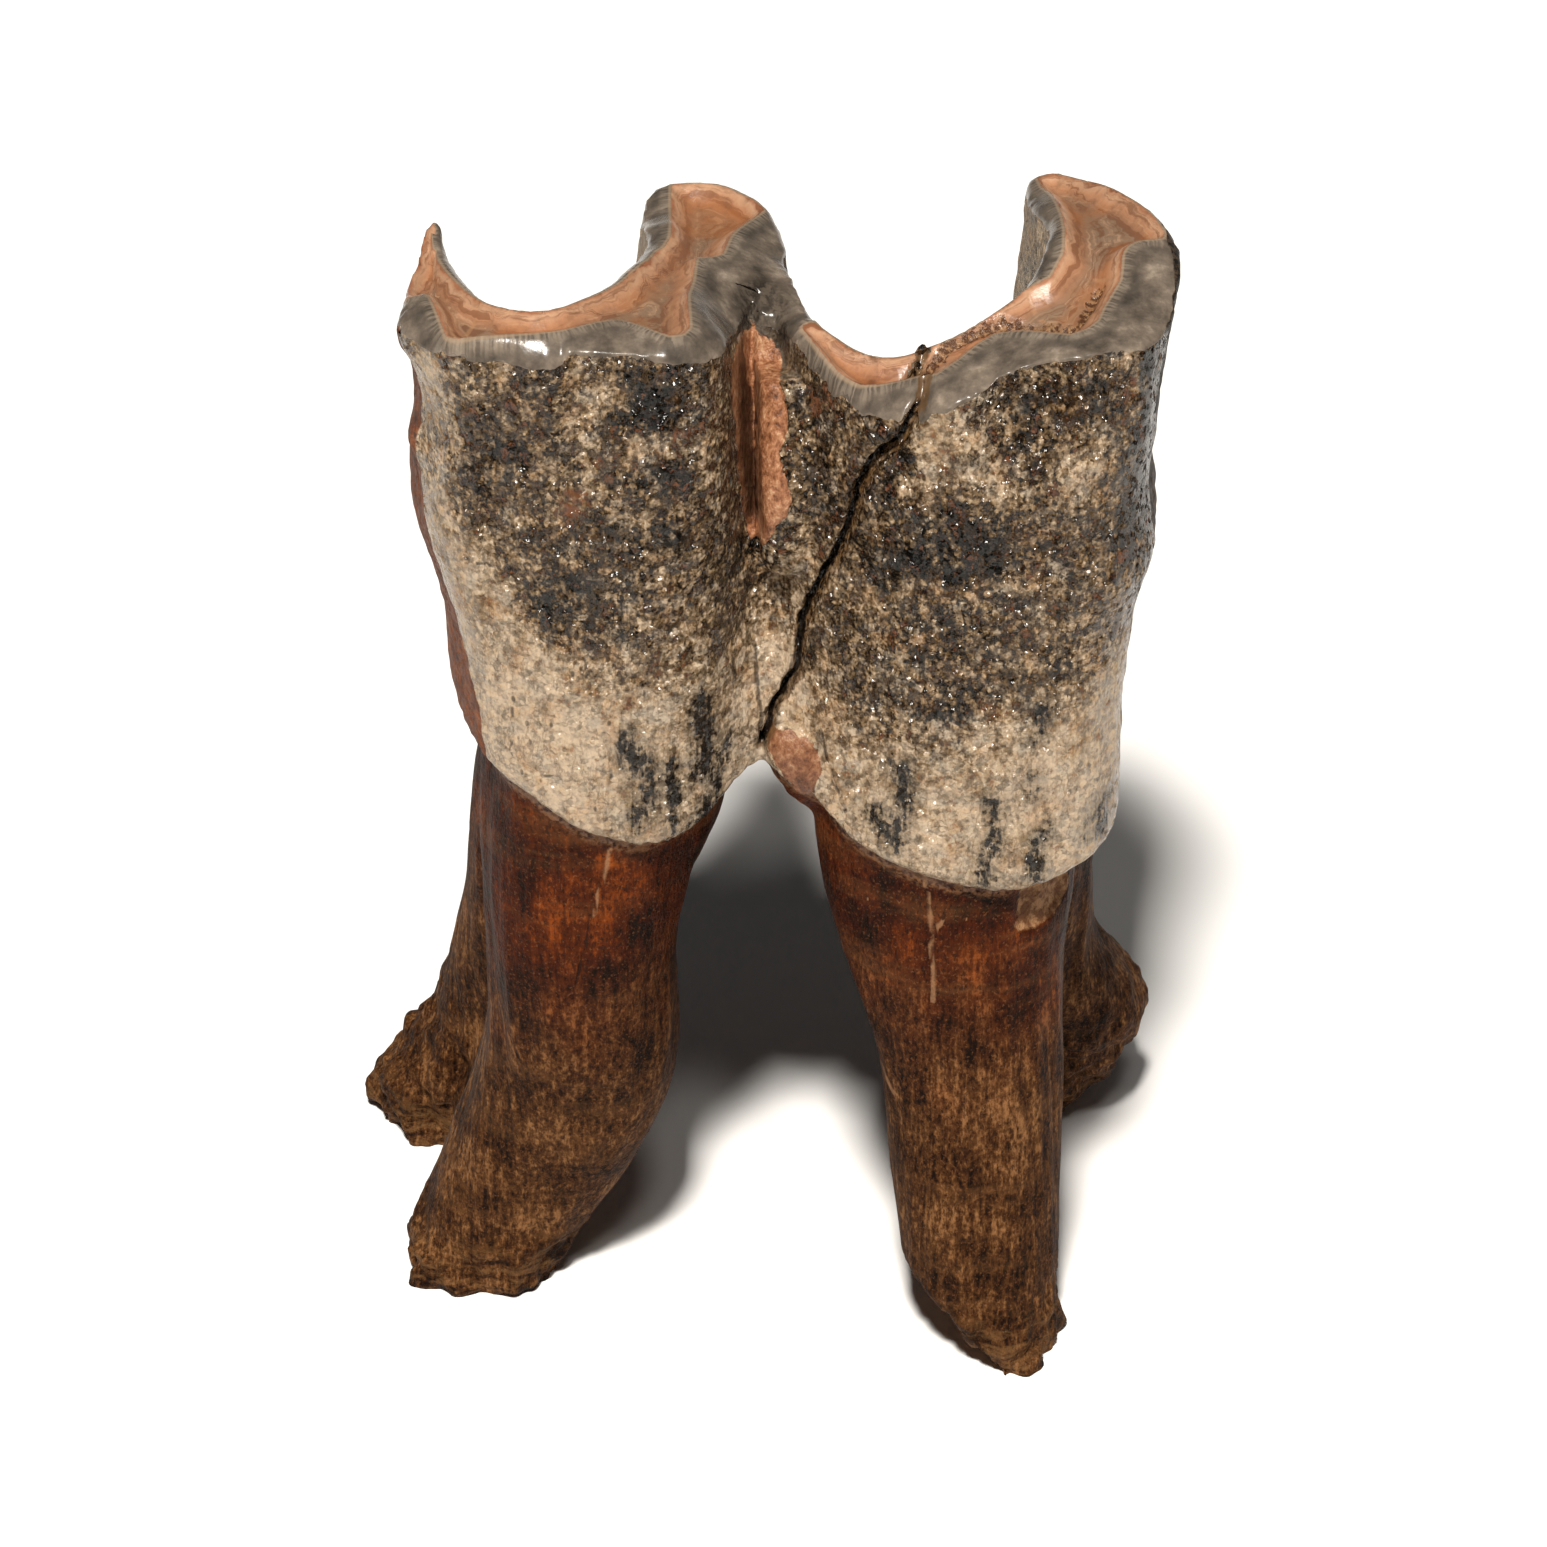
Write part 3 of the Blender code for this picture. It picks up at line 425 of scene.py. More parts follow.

----

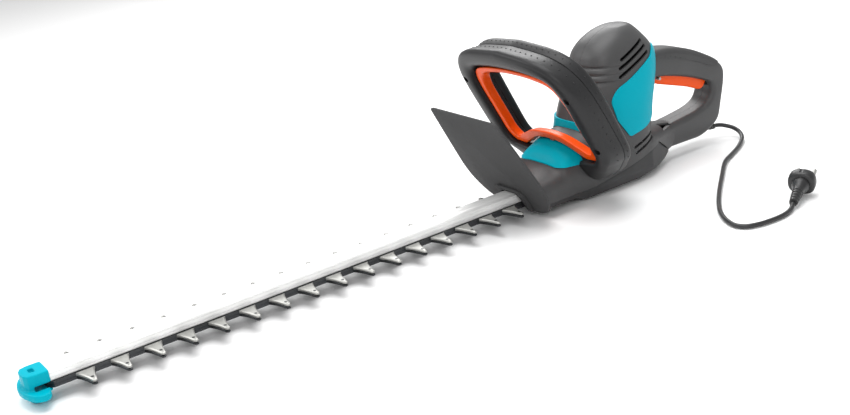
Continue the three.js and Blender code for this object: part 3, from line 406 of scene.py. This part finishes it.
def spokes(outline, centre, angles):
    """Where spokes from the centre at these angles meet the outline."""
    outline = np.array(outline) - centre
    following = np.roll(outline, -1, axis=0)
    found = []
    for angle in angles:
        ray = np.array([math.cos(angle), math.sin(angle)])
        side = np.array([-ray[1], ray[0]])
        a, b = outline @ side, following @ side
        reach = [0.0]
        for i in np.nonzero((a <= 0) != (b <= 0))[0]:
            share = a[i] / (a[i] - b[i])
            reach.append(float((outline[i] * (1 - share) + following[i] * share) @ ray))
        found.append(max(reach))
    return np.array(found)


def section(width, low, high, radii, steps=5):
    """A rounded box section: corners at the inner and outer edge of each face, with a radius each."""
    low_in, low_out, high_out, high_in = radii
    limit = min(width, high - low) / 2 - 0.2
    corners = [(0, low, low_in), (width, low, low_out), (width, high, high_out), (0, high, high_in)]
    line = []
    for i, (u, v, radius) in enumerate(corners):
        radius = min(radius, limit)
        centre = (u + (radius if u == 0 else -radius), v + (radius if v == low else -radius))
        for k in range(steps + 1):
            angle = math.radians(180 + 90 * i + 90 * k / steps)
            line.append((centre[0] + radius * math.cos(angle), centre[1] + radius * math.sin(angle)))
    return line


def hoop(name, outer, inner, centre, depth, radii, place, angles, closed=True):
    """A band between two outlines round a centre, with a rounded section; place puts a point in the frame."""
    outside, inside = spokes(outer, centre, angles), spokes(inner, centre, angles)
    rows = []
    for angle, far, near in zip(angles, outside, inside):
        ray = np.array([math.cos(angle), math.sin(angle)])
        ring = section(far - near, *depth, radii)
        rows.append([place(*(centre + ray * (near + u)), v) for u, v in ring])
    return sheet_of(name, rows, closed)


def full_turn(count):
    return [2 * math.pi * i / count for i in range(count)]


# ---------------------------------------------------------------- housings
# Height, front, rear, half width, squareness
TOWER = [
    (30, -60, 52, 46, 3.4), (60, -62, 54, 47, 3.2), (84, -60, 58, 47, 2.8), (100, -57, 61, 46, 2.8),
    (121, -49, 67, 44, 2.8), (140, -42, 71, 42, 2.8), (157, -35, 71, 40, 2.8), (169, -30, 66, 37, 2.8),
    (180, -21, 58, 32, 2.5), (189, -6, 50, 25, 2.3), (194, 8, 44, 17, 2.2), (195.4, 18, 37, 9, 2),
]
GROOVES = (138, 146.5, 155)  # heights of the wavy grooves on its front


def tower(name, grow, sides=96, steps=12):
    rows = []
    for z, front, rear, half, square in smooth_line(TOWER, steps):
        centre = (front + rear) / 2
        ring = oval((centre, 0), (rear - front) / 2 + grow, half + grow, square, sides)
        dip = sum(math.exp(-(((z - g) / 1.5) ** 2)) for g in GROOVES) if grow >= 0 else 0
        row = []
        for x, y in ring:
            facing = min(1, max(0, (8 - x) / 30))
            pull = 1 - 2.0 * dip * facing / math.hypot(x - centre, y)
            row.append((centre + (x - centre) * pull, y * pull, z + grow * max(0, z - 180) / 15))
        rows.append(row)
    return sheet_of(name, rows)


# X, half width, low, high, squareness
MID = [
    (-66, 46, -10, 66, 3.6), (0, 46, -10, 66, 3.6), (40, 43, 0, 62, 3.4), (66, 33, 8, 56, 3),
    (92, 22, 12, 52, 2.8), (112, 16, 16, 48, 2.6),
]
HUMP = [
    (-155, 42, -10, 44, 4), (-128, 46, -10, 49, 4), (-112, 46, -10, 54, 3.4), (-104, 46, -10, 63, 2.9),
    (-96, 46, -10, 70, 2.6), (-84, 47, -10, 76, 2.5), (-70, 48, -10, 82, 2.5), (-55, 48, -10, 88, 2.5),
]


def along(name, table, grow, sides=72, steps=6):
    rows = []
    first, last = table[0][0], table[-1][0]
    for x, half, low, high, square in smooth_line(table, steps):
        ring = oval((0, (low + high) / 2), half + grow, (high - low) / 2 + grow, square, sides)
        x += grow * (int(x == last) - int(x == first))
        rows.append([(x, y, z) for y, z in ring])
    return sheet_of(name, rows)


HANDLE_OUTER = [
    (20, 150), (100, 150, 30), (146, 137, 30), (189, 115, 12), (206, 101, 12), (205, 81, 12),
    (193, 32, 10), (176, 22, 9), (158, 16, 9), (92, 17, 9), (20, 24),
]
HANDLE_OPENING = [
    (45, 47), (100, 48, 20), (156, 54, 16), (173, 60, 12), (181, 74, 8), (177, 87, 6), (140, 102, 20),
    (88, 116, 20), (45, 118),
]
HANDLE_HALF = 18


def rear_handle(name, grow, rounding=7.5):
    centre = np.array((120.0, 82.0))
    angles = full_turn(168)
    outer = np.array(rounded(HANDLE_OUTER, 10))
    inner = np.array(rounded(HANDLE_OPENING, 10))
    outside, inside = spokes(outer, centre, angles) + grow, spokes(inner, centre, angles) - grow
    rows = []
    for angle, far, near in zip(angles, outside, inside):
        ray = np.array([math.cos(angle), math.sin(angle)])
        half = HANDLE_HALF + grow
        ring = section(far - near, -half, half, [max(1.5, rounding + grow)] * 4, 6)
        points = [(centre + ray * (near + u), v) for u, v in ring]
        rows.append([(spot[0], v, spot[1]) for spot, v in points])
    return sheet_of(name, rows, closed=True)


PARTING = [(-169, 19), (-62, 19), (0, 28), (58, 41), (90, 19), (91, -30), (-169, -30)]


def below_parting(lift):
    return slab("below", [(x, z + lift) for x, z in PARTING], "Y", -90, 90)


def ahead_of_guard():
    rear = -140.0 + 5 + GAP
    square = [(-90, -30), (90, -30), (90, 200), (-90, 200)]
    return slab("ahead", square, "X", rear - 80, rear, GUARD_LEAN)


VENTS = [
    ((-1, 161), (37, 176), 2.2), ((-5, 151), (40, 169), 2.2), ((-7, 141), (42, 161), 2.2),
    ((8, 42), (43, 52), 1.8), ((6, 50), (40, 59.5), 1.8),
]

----

> SHORT TASK
Retype the entries above exactly, but only from the line containing "Continue the three.js" through the line containing "return line", both included.

> FINISHED ANSWER
Continue the three.js and Blender code for this object: part 3, from line 406 of scene.py. This part finishes it.
def spokes(outline, centre, angles):
    """Where spokes from the centre at these angles meet the outline."""
    outline = np.array(outline) - centre
    following = np.roll(outline, -1, axis=0)
    found = []
    for angle in angles:
        ray = np.array([math.cos(angle), math.sin(angle)])
        side = np.array([-ray[1], ray[0]])
        a, b = outline @ side, following @ side
        reach = [0.0]
        for i in np.nonzero((a <= 0) != (b <= 0))[0]:
            share = a[i] / (a[i] - b[i])
            reach.append(float((outline[i] * (1 - share) + following[i] * share) @ ray))
        found.append(max(reach))
    return np.array(found)


def section(width, low, high, radii, steps=5):
    """A rounded box section: corners at the inner and outer edge of each face, with a radius each."""
    low_in, low_out, high_out, high_in = radii
    limit = min(width, high - low) / 2 - 0.2
    corners = [(0, low, low_in), (width, low, low_out), (width, high, high_out), (0, high, high_in)]
    line = []
    for i, (u, v, radius) in enumerate(corners):
        radius = min(radius, limit)
        centre = (u + (radius if u == 0 else -radius), v + (radius if v == low else -radius))
        for k in range(steps + 1):
            angle = math.radians(180 + 90 * i + 90 * k / steps)
            line.append((centre[0] + radius * math.cos(angle), centre[1] + radius * math.sin(angle)))
    return line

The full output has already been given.